__EXERCISE__. Keep only those lines of the records that include the string "this".

__DATASET ROWS__.
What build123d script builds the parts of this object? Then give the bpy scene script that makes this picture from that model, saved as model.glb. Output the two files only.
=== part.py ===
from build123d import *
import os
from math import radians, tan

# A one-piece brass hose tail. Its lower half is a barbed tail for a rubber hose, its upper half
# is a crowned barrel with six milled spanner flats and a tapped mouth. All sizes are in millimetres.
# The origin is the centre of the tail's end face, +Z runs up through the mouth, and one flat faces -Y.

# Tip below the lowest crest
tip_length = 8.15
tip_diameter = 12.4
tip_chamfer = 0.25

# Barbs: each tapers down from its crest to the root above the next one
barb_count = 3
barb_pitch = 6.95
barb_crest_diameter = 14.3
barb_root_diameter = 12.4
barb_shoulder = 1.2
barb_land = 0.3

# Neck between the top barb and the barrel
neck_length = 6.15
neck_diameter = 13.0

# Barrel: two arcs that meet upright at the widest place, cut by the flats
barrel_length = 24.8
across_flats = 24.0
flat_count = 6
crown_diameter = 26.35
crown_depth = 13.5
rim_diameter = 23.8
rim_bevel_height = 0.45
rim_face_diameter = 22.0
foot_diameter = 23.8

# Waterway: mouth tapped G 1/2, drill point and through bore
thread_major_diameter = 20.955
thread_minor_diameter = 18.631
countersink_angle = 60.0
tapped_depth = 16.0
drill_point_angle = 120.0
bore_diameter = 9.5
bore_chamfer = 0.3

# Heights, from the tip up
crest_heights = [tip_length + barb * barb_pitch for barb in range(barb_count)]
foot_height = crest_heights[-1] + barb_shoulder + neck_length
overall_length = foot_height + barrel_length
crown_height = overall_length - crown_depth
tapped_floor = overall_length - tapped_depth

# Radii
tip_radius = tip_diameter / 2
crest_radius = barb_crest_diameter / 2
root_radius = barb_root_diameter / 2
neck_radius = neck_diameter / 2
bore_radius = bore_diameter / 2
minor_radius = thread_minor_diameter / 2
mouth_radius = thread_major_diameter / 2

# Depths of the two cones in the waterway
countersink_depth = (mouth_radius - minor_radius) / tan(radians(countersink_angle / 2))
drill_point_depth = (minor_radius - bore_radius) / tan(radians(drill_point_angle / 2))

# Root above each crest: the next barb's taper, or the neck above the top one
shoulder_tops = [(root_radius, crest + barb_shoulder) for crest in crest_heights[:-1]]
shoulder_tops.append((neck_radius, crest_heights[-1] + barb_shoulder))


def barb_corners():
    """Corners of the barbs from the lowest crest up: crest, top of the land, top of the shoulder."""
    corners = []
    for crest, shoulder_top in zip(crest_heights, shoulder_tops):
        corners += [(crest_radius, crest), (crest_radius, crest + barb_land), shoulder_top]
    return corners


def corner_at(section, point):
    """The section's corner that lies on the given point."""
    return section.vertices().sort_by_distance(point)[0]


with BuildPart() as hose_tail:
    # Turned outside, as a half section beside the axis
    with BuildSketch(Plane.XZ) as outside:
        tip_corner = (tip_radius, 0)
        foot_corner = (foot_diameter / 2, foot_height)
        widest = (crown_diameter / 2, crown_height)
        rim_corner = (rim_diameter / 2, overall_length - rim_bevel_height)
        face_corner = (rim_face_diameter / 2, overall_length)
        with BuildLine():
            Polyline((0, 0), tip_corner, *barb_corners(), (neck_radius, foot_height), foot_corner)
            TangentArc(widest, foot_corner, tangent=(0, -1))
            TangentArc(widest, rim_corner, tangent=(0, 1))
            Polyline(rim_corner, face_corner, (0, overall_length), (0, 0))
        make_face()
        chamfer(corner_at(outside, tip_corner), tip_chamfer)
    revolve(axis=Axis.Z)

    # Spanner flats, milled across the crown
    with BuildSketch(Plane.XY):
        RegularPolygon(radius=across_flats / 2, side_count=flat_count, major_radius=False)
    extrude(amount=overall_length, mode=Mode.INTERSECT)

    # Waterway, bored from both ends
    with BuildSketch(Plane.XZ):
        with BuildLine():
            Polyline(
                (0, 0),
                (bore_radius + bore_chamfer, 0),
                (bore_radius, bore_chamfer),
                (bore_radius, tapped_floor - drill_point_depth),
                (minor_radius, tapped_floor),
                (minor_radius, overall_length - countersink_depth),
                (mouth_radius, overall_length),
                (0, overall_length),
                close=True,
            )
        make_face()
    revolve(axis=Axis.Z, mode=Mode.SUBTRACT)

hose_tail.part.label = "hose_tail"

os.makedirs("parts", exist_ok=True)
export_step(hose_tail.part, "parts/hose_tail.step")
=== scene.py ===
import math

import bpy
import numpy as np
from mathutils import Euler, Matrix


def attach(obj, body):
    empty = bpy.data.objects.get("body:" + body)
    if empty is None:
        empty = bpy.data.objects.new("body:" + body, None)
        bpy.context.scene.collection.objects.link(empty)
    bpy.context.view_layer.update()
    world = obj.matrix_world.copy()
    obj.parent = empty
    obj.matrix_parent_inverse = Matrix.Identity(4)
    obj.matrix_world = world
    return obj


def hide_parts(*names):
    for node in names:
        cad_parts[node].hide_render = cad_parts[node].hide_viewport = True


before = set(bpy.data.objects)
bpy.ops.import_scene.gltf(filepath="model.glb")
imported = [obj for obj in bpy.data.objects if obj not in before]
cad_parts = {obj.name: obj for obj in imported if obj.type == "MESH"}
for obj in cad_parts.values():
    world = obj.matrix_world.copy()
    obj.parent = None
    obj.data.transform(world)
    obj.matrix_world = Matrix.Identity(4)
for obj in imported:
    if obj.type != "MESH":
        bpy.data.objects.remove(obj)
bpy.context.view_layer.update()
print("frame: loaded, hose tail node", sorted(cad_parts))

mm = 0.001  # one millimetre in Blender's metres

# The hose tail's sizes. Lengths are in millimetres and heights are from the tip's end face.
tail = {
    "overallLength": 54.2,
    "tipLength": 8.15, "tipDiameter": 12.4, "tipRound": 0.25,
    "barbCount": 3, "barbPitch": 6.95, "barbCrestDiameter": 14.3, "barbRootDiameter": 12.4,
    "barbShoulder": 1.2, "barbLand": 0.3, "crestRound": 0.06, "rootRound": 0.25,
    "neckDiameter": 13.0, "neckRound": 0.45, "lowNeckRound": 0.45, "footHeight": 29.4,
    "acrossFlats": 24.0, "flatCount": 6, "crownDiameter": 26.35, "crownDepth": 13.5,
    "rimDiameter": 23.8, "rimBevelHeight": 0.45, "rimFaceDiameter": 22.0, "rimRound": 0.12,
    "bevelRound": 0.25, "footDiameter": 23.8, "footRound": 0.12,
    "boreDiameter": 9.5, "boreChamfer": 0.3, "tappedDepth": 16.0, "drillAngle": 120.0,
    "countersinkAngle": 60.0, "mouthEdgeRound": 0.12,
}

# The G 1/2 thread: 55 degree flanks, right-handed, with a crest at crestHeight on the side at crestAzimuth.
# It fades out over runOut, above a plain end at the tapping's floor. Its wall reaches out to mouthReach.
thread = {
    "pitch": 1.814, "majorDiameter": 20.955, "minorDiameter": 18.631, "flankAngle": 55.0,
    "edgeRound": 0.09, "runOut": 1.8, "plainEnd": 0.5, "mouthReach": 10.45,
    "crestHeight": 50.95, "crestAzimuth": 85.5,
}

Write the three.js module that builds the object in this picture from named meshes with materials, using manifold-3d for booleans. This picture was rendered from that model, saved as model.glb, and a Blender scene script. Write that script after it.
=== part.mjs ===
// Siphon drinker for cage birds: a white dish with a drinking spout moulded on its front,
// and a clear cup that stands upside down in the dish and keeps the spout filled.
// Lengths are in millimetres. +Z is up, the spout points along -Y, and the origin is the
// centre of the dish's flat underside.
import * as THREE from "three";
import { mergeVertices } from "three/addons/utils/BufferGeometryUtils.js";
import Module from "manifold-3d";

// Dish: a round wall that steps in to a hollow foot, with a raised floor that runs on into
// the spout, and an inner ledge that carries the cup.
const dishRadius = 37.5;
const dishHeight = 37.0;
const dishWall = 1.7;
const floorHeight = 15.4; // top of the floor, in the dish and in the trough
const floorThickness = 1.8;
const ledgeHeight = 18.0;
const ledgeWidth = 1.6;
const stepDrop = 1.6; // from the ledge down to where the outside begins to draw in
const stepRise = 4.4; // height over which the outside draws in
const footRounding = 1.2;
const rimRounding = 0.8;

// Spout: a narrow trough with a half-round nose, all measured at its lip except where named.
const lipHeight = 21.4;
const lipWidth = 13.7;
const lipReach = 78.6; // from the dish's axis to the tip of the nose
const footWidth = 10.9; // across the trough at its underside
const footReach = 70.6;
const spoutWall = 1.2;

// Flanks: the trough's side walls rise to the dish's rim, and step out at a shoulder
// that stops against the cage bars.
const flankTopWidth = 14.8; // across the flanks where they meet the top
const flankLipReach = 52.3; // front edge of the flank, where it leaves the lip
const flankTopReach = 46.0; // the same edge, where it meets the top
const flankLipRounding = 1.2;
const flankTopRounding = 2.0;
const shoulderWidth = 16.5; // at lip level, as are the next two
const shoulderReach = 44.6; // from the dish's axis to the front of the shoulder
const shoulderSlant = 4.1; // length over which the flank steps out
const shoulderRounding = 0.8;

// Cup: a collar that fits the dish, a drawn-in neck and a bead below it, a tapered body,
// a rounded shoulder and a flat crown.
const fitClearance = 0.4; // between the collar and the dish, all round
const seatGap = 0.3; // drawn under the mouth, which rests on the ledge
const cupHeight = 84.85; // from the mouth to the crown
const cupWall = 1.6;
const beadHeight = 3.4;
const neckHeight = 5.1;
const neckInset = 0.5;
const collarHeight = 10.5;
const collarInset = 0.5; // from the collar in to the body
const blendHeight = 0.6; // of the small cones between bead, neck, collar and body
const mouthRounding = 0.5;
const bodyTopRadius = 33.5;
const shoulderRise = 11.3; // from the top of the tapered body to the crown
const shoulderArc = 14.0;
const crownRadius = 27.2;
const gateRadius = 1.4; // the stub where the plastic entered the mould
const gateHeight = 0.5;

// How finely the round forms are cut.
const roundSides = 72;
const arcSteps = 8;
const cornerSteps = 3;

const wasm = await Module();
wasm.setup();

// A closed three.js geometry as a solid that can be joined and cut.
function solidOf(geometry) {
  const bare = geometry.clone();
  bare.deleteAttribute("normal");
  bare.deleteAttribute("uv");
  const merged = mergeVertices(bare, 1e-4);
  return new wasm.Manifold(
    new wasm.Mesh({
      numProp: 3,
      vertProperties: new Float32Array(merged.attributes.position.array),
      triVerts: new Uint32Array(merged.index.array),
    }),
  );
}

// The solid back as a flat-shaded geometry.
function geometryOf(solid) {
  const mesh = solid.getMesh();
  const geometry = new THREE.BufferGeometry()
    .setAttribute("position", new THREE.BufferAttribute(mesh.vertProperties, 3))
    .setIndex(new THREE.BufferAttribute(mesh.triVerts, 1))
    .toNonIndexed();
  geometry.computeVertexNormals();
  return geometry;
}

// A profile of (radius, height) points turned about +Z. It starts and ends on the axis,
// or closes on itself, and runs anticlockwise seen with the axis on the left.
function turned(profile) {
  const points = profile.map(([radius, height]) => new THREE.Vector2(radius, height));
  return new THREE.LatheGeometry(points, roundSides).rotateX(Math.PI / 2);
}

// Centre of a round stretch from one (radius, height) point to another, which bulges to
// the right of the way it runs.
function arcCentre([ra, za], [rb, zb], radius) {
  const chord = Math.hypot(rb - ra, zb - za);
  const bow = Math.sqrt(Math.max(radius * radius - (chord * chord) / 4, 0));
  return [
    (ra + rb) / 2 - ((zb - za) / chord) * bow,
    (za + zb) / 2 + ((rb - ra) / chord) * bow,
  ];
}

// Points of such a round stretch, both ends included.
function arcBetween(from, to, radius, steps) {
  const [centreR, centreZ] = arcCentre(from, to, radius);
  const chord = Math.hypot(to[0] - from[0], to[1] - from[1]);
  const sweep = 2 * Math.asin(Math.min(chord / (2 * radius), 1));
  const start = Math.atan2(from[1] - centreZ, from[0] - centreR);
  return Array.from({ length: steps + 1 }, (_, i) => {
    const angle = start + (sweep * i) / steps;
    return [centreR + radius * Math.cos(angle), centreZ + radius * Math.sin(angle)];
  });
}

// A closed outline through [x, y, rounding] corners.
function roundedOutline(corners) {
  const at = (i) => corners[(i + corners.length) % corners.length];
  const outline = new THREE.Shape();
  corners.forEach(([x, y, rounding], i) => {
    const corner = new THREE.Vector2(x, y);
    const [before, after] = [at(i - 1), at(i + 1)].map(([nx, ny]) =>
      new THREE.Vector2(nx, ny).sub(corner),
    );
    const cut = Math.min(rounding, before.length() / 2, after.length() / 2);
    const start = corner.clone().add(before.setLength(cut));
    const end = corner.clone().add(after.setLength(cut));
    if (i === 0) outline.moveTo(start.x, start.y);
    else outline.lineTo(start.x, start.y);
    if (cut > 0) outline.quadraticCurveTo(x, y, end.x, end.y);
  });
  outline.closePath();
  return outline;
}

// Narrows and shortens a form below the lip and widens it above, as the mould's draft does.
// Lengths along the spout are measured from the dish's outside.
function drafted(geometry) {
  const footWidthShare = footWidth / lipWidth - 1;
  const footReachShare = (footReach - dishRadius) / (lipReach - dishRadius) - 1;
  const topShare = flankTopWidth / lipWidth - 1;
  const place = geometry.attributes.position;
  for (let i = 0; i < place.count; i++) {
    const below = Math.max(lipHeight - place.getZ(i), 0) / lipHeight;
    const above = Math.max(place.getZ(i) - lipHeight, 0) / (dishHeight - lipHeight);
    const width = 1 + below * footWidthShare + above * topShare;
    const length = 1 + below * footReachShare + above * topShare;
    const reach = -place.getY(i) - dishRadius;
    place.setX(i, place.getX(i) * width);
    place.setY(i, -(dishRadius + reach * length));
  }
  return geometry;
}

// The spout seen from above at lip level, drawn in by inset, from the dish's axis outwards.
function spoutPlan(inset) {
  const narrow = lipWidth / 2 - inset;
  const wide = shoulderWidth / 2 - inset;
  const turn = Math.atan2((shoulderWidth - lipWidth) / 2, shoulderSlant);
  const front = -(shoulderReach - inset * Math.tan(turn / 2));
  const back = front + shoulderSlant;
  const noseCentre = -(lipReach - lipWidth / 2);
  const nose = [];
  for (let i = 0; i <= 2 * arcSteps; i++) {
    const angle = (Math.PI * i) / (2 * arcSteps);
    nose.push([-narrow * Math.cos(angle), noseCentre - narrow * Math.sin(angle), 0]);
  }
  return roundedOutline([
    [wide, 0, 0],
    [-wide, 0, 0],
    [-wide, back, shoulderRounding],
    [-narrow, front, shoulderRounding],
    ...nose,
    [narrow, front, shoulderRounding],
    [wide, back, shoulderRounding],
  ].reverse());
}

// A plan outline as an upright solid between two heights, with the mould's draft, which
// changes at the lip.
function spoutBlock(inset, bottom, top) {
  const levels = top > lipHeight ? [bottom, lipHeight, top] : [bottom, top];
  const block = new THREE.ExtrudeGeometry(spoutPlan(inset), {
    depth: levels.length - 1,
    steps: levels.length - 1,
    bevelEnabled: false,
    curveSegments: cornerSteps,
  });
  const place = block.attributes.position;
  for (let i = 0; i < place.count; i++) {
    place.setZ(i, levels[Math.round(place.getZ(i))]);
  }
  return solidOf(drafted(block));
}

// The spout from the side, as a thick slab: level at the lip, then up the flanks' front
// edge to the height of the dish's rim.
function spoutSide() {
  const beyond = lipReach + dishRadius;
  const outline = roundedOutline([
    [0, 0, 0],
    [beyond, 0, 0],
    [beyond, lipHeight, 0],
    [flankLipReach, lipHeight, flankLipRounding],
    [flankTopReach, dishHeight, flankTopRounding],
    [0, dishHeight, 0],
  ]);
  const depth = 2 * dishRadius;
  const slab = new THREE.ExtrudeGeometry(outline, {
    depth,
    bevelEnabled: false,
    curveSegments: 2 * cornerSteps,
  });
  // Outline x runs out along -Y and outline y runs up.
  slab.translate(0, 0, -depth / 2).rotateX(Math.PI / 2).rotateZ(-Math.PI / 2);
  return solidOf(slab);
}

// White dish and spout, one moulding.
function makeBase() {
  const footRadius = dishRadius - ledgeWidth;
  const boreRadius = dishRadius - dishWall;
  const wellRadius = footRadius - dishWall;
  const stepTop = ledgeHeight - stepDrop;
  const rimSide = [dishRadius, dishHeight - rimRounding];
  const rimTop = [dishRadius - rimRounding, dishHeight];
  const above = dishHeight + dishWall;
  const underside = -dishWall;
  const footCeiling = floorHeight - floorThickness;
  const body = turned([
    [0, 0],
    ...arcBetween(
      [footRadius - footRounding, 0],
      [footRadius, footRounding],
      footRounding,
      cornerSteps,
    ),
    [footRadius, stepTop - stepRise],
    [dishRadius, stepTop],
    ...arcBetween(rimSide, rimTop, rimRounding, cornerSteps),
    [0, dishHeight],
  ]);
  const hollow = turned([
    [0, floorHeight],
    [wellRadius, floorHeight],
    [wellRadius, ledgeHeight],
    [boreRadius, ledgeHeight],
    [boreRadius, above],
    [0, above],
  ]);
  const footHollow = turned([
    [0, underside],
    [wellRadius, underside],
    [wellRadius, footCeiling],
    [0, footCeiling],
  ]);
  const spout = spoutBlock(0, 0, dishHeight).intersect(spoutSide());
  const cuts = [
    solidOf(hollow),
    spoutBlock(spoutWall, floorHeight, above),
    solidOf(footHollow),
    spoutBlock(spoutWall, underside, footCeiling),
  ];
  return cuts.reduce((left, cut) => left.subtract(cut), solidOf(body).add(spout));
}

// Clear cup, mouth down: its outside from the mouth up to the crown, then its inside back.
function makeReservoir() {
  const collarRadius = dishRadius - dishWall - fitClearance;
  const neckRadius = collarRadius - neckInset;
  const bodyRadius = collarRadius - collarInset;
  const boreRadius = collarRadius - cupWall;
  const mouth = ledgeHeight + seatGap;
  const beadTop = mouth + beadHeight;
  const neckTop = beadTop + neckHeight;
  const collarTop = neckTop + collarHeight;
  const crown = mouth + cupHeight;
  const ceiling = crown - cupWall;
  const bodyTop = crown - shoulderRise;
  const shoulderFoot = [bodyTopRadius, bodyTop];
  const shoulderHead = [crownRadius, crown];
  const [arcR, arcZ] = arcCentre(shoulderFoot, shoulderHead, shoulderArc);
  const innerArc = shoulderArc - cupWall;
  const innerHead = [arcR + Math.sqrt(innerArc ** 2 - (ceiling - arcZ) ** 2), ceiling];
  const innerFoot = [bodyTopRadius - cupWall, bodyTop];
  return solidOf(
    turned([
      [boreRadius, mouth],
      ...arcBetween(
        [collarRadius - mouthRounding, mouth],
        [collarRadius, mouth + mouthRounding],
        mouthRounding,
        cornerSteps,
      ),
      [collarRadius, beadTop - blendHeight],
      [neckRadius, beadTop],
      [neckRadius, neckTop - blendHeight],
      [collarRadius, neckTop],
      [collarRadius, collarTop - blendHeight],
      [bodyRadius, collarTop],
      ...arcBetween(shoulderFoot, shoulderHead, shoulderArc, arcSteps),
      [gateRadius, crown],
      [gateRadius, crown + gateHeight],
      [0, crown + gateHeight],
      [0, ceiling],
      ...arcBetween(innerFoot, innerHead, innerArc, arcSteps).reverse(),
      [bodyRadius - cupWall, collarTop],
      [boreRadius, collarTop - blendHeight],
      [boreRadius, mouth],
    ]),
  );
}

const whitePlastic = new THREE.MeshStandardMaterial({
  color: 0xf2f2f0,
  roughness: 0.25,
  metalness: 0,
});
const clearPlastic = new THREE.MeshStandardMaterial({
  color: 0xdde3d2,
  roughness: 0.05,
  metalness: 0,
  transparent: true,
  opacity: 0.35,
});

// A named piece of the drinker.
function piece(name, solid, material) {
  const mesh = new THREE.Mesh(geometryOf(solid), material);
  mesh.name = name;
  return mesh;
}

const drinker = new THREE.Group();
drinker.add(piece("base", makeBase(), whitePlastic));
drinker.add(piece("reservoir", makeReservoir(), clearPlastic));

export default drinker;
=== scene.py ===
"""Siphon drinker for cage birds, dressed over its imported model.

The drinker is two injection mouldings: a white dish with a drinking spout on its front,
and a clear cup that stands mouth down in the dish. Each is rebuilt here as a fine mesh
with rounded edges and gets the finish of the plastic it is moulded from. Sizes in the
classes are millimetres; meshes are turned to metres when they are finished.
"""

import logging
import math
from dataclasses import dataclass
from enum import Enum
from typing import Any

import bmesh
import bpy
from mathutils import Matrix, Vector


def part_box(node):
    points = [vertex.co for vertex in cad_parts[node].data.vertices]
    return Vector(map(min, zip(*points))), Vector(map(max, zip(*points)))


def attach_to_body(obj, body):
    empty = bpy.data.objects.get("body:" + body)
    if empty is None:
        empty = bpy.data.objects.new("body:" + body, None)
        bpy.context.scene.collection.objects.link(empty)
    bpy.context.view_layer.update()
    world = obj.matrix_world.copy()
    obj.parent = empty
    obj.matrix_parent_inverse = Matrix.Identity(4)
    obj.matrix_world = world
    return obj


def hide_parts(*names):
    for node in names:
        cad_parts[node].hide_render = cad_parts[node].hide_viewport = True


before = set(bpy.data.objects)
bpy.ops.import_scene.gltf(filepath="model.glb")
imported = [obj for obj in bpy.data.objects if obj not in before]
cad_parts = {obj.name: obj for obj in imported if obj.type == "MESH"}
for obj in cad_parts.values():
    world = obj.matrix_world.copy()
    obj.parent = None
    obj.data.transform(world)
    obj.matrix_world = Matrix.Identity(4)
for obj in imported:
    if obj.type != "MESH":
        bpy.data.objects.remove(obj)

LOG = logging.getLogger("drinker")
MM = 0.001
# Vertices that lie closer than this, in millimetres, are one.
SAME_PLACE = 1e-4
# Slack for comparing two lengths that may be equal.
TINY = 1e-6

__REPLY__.
What build123d script builds the parts of this object? Then give the bpy scene script that makes this picture from that model, saved as model.glb. Output the two files only.
Write the three.js module that builds the object in this picture from named meshes with materials, using manifold-3d for booleans. This picture was rendered from that model, saved as model.glb, and a Blender scene script. Write that script after it.
# Vertices that lie closer than this, in millimetres, are one.